Our Maid serves up a similar joie de vivre to Cowbois and boasts a cast of characters to match. There’s Liz, the rat-catcher-turned-mein-host-turned-heroine played beautifully with rousing spirit by Amber James, surrounded by a motley crew, each and every one of whom is utterly loveable. There’s Clem, the 13-year old punky orphan, an unlikely genius with numbers, played with foul-mouthed pluck by Emmy Stonelake. Then there’s the cuckolded divorcee Bardolf learning to piece himself back together performed with blubbing sensitivity by Matthew Woodyatt. And there’s Philip Labey’s splendid Spencer, the posho who fancies Liz and dresses like Elton John. Not to mention the Spaniards – Marc Giro’s dashing Duke De Lerma and David Rankine’s campy King Of Spain come mighty close to stealing the whole show when they get it on.

The Fair Maid of the West production photos
The Fair Maid of the West production photos

Our main anchor is Richard Katz as the pilot of the iambic pentameter, architect of most of the play’s more cheeky meta moments and… well, I’m not gonna to spoil it for you with a gratuitous reveal. But, fabulous as this lot are, they’ve got their work cut out competing with Tom Babbage’s stupendously garrulous Windbag, the postie with the mostest, indeed. Oh, and there’s loads of great music with a nutty Glaswegian human jukebox to boot.

INTERMISSION

“The most important thing to remember about drunks is that drunks are far more intelligent than non-drunks – they spend a lot of time talking in pubs, unlike workaholics who concentrate on their careers and ambitions, who never develop their higher spiritual values, who never explore the insides of their head like a drunk does.” – Shane MacGown on behalf of the Live Life To The Full Follow Your Star And Don’t Let The Bastards Grind You Down Party.

Back to the action: One of the timeless themes this Fair Maid tackles is chivalry which has always been a complicated business – just ask Heywood’s contemporary Sir Walter Raleigh: one moment he was the bee’s knees for laying his cloak over a puddle to save the queen’s feet from getting splattered with mud, the next it was, “Off with his head!”.

The Fair Maid of the West. Photos: Ali Wright/RSC
The Fair Maid of the West. Photos: Ali Wright/RSC

When the smitten fop Spencer is duped into standing up for Liz when she’s being slagged off by bullying blokes in the bar – the act that launches our tallest of tales – one of the geezers gets a blade in the guts and snuffs it. Liz is furious with her would-be knight in shining armour, perfectly capable of fighting her own battles, thank you very much. Now there’s a corpse on her hands, she’s been saddled with the blame and Spencer resorts to a baffled sulk surely recognisable to every bloke who doesn’t know whether it’s the done thing anymore to hold a door open or give up a seat for a lady. The patriarchy, as it’s fulsomely explained, is a steaming pile of poo produced by privilege. So, as the play points out with much gusto, is the monarchy, Brexit and a heap of other injustices which are slapped silly in an endless volley of quick-fire one-liners. Thinking back, I can’t recall one single moment that the quips quit coming atcha, even when the drama takes a turn to the tragic.

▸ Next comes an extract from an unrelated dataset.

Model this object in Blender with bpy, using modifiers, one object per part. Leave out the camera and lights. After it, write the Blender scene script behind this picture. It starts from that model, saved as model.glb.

The Fair Maid of the West production photos
The Fair Maid of the West production photos

If you’re going to shell out on a show over Christmas, forget the rest and make it this one. We can all do with as much feelgood as we can get at the mo’, ain’t that the truth ladies and gents and everyone else? And anyway, Fair Maid is one long love letter to the pub so, y’know, what’s not to like?

EPILOGUE

Now that the cockles of our hearts have been so merrily warmed, I’d like to leave you, if I may, with one last sobering thought: There are currently about 46,800 pubs functioning as going concerns in the UK. Due to the cost of living crisis and the crazy price of stuff, they are closing down at the rate of two per week. What that means is, if I live as many years from now as have elapsed since Heywood wrote The Fair Maid (392 years or 20,384 weeks) there will only 6,038 pubs left open. (I think I got that right; maybe Clem could check the math). Anyway, I reckon we should all holler for a law like the ones they slap on country piles and suchlike, one of those listed building thingies, to protect all pubs as of right now. Guess what: I’ll drink to that.